Re: Joining multiple lines together while parsing
by Corion (Patriarch) on Mar 24, 2017 at 10:24 UTC

    I think your regular expression here:

    my %row = m/\s*(\w+)\S*\s+(\S.*)/g;

    ... doesn't extract everything because it's in "dot-does-not-match-newline" mode.

    The /s switch makes "." match newlines ("treat variable as 's'ingle line") and thus could fix your problem:

    $_ = <<DATA; Detail: Some really nice infos these are Info: This is a problem but there is a solution DATA my %row = m/\s*(\w+):\s+(\S[^:]+)/gs;

    But then, that means that Info gets gobbled up again into the description part.

    Personally, I would do manual line-by-line parsing instead of using one regular expression to capture everything:

    $_ = <<DATA; Detail: Some really nice infos these are Info: This is a problem but there is a solution DATA my %row; my $curr; for (split /\n/) { if( /^\s*(\w+):\s+(.*)/ ) { $curr = $1; $row{ $curr } = $2; } elsif( $curr and /^\s*(.*)/ ) { $row{ $curr } .= ' ' . $1; } else { die "Unknown input data [$_]"; }; };
Re: Joining multiple lines together while parsing
by haukex (Archbishop) on Mar 24, 2017 at 10:22 UTC

    If you could show some more sample input and especially the expected output (Update: root node has been edited to include that), that would be helpful, for example I'm not sure if you want "Warning bad news here" to appear in the output.

    Based on what you've provided, here's one way, using a negative lookahead to prevent the "keywords" from being interpreted as continuations.

    use strict; use warnings; use Data::Dumper; local $/ = "\n\n\n"; while (<DATA>) { next unless m/Dumpdata example/; my %row = m/ ^ \s* (\w+:) \s+ ( (?: (?!^\s*\w+:) . )+ ) /xmsg; print Dumper(\%row); } __DATA__ Dumpdata example ----------------- Warning bad news here Detail: Some really nice infos these are Info: This is a problem but there is a solution

    Output:

    $VAR1 = { 'Detail:' => 'Some really nice infos these are ', 'Info:' => 'This is a problem but there is a solution ' };
      The output to the example should be:

      "bad news here"; "Some really nice infos these are"; "This is a proble +m but there is a solution"; "2nd of 4"
      Sorry for not posting that, I forgot completly about that.

        In that case, how are continuation lines identified?

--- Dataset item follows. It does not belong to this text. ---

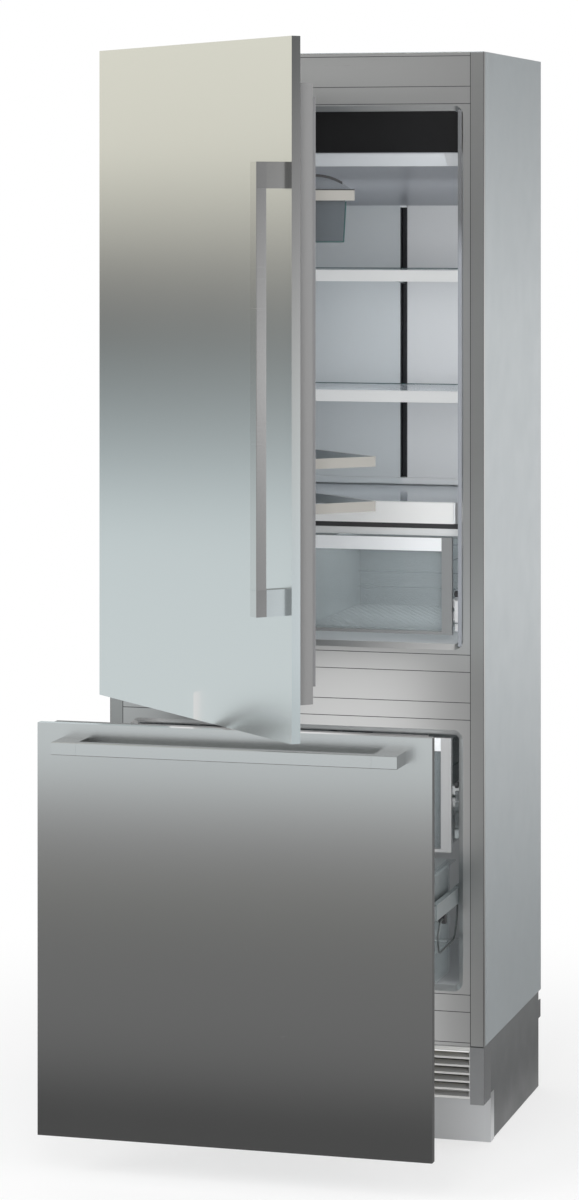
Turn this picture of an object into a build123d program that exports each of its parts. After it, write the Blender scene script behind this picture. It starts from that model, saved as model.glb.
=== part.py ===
"""Built-in bottom freezer refrigerator: hinged upper door, pull-out freezer drawer, working inner parts.

X is to the right, Y to the back and Z up, in millimetres. The cabinet is drawn with its front face on
y = 0, its middle on x = 0 and the floor on z = 0. The door and the drawer are drawn shut, then opened.
"""
from build123d import *
import os

# ---------------------------------------------------------------- cabinet
cabinet_width = 760.0
cabinet_height = 2124.4
cabinet_depth = 544.0
base_height = 199.4
sheet = 1.5
fit = 0.3                      # clearance of pieces that are set into each other
running = 0.3                  # clearance of pieces that slide on each other
seam = 0.9                     # visible joint between two face trims

column_width = 26.5
column_depth = 12.0
trim_sheet = 2.0
strip_height = 33.4            # narrow face trims above and below the openings
plate_height = 59.2            # wide face trims: header, mullion and lower plate
header_height = 100.6          # from the top of the fridge frame to the cabinet's top
frame_side_lip = 25.1          # from the face frame's edge to its opening
frame_lips = (19.4, 13.8)      # the same below and above the fridge opening
freezer_frame_lips = (16.0, 30.7)
half_width = cabinet_width / 2
face_half_width = half_width - column_width

# ---------------------------------------------------------------- compartments
rim_depth = 10.6               # bevelled rim around each opening, at 45 degrees
rim_radius = 9.4               # corner radius of the clear opening
opening_half_width = face_half_width - frame_side_lip
fridge_frame = (956.6, cabinet_height - header_height)
freezer_frame = (299.0, 830.7)
fridge_opening = (fridge_frame[0] + frame_lips[0], fridge_frame[1] - frame_lips[1])
freezer_opening = (freezer_frame[0] + freezer_frame_lips[0], freezer_frame[1] - freezer_frame_lips[1])
liner_wall = 2.0
liner_radius = 4.0             # inner corners of the liners, hidden behind the rims
back_foam = 44.0               # from the liner's back to the cabinet's back
liner_back = cabinet_depth - back_foam

control_panel_height = 80.2
control_panel_back = 20.0
cover_sheet = 2.0
back_duct = 32.0               # air duct behind the back wall
ceiling_drops = (82.0, 106.5, 184.0)  # ceiling below the opening: in front, behind the lamp, at the back
back_wall_front = liner_back - back_duct
ceiling_back_height = fridge_opening[1] - ceiling_drops[2]
diffuser_front = (25.0, fridge_opening[1] - ceiling_drops[0])
diffuser_back = (59.0, fridge_opening[1] - ceiling_drops[1])
diffuser_side_gap = 33.4
diffuser_half_width = opening_half_width - diffuser_side_gap
ledge_depth = 13.0
ledge_height = 13.0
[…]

In other words, how should the program act in the case of the following input?

        Detail: Some really nice infos these are Warning bad news here Detail: Some really nice infos these are Info: This is a problem but there is a solution Warning bad news here is this a continuation or not?
Re: Joining multiple lines together while parsing
by tybalt89 (Monsignor) on Mar 24, 2017 at 22:44 UTC
    #!/usr/bin/perl -l # http://perlmonks.org/?node_id=1185742 use strict; use warnings; $/ = 'Dumpdata example ----------------- '; while(<DATA>) { chomp; my @answer = map s/\s+/ /gr =~ s/\s+\z//r =~ s/.*/"$&"/sr, /^Warning (.*)/gm, /^\s*\w+:\s*(\S.*(?:\n(?!\s*\w+:)\s*\S.*)*)/gm; @answer and print join '; ', @answer; } __DATA__ Dumpdata example ----------------- Warning bad news here Detail: Some really nice infos these are Info: This is a problem but there is a solution Spec: 2nd of 4 Dumpdata example ----------------- Warning test Detail: foo bar Info: quz baz Spec: blah
Re: Joining multiple lines together while parsing
by Anonymous Monk on Mar 24, 2017 at 16:46 UTC
    Just another way to do things, but this one is most likely not as robust as your production data will command:
    my $data = do{ local $/; <DATA> }; my @parts = split( /(\w+:)/, $data ); shift @parts unless $parts[0] =~ /\w+:/; for (@parts) { s/^\s+//; s/\s+$//; s/\s+/ /g; } use Data::Dumper; print Dumper {@parts}; __DATA__ Warning bad news here Detail: Some really nice infos these are Info: This is a problem but there is a solution Spec: 2nd of 4
Re: Joining multiple lines together while parsing
by Anonymous Monk on Mar 24, 2017 at 10:15 UTC
    what?
      I need the line feed to be skipped until the next real statement line starts.